Figure 2 shows the measured delay for each of several calls of nanosleep. The graph clearly slows the lower limit of 1/100 second, which is the interrupt period of our real time clock.

Conclusion

The target computer used for the benchmark tests was the Saab Ericsson Space DEM32 board. This has the ERC32 chipset from Temic and runs at 10MHz.

Compilation Speed

The speed of compilation is very good. Most small files compile in about one second, and big files compile in less than a minute. As expected, the rate of compilation for large files is much greater than for small files.

Code Size

The size of the generated code is bigger than for other computers we have looked at. This is mainly due to the lack of instructions to operate on memory. For example, to increment a memory location requires 16 bytes of code on the ERC32, and only 4 bytes on the 1750. Also the minimum instruction size is 32 bits.

For the examples we compiled, the size of the executable image is dominated by the size of the interrupt vector. This accounts for 4K bytes of read-only memory. 

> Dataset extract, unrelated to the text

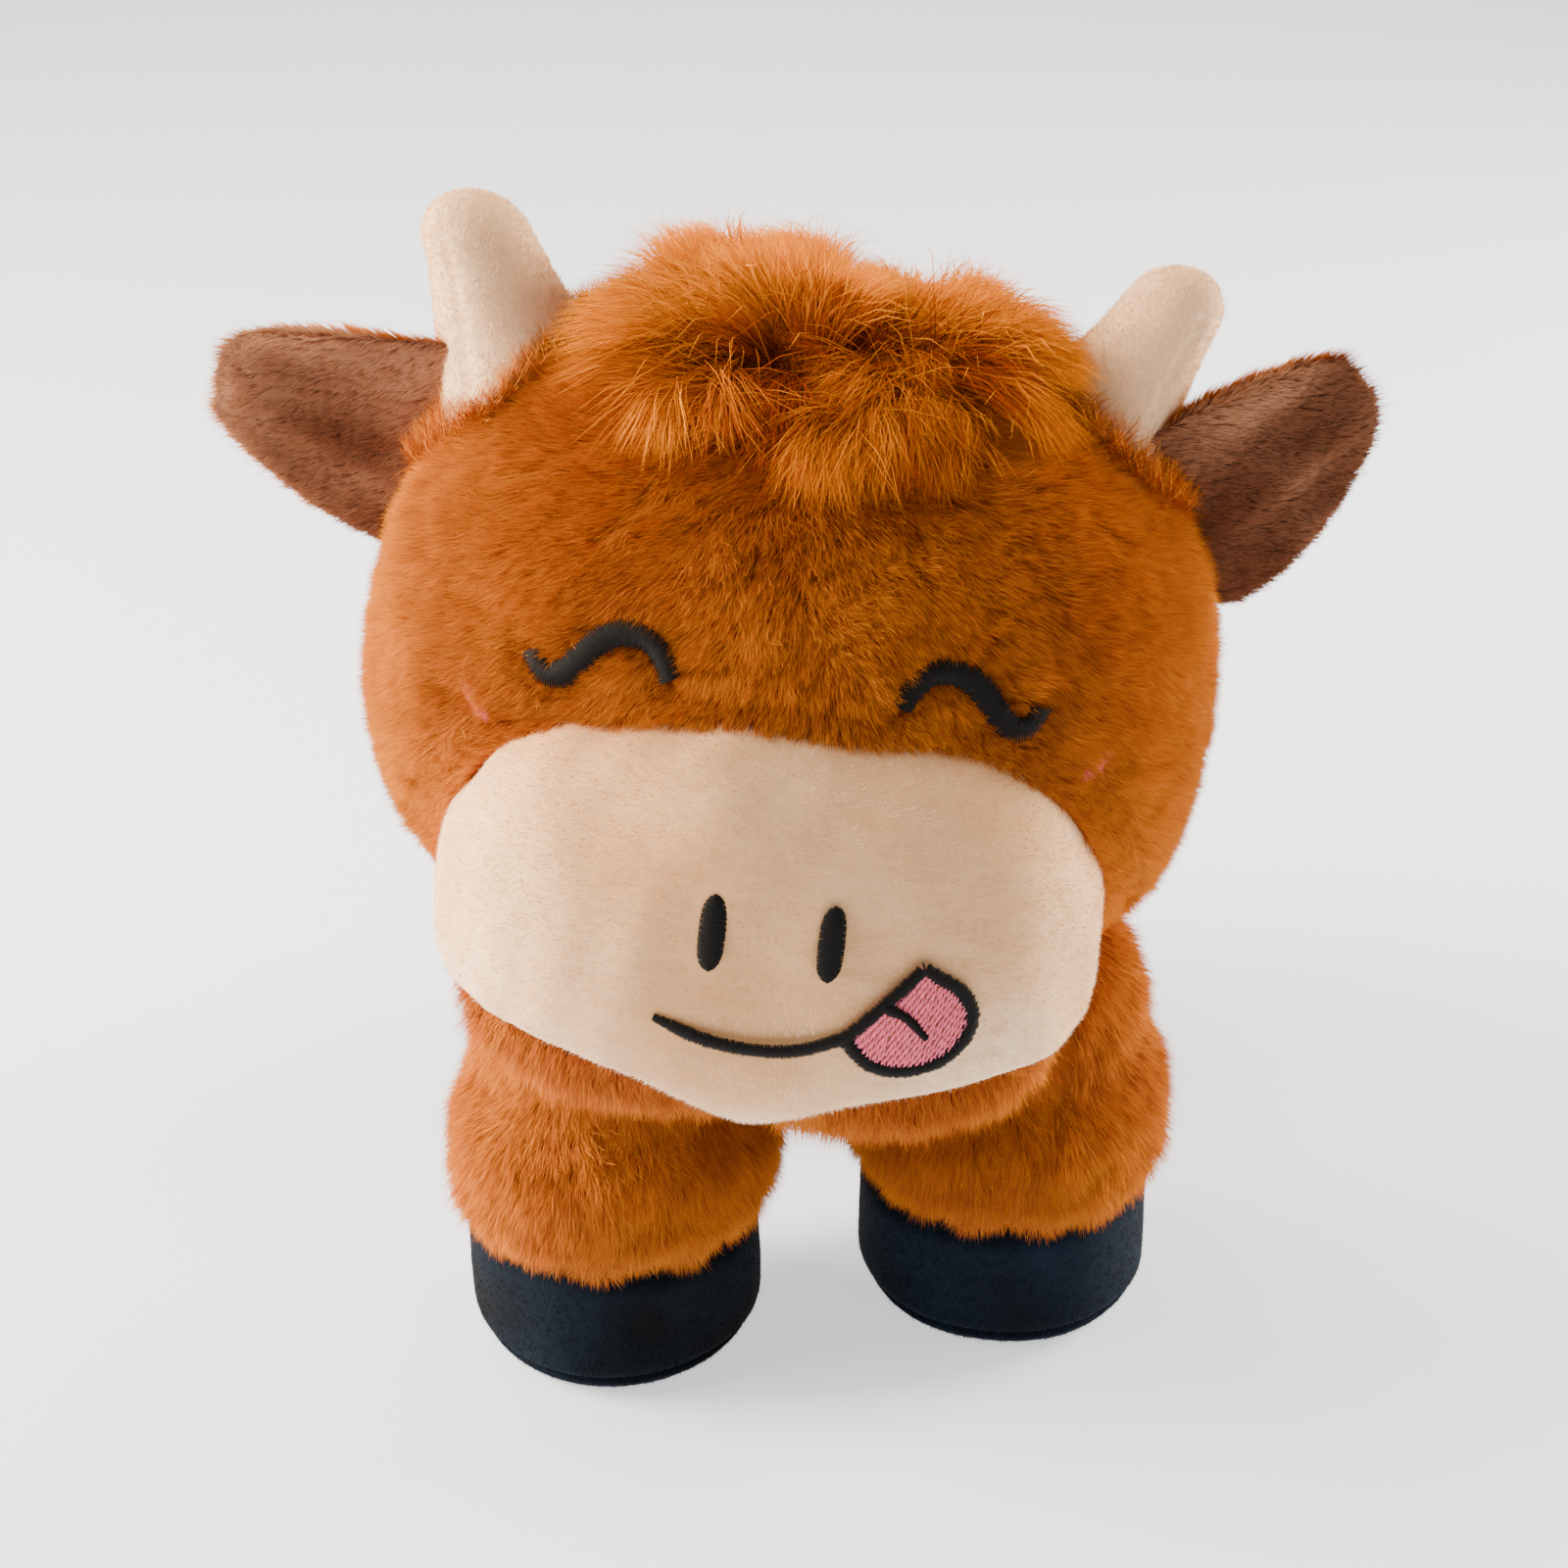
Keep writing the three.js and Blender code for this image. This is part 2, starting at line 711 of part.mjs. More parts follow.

The measurements we made suggest an expansion ratio of about 8 bytes of code per line of source. Of course, the statistical significance of this result is quite low, and the actual values for an application program will be dependent on programming style and many other factors.

We compared the size of a number of example programs with the size using GCC-1750 and the GGC compiler for Motorola MC68020. In all tests GCC-ERC generates more instructions and larger executable images. For a typical application program, the increase will not be a problem.

Execution Time

Comparing the execution time on the 10MHz ERC32 with a simulation of a 10MHz MA31750, the ERC32 appears to be about twice as fast. The exact ratio will depend on instruction mix, with function calls taking much longer on the ERC32 and floating point instructions much faster.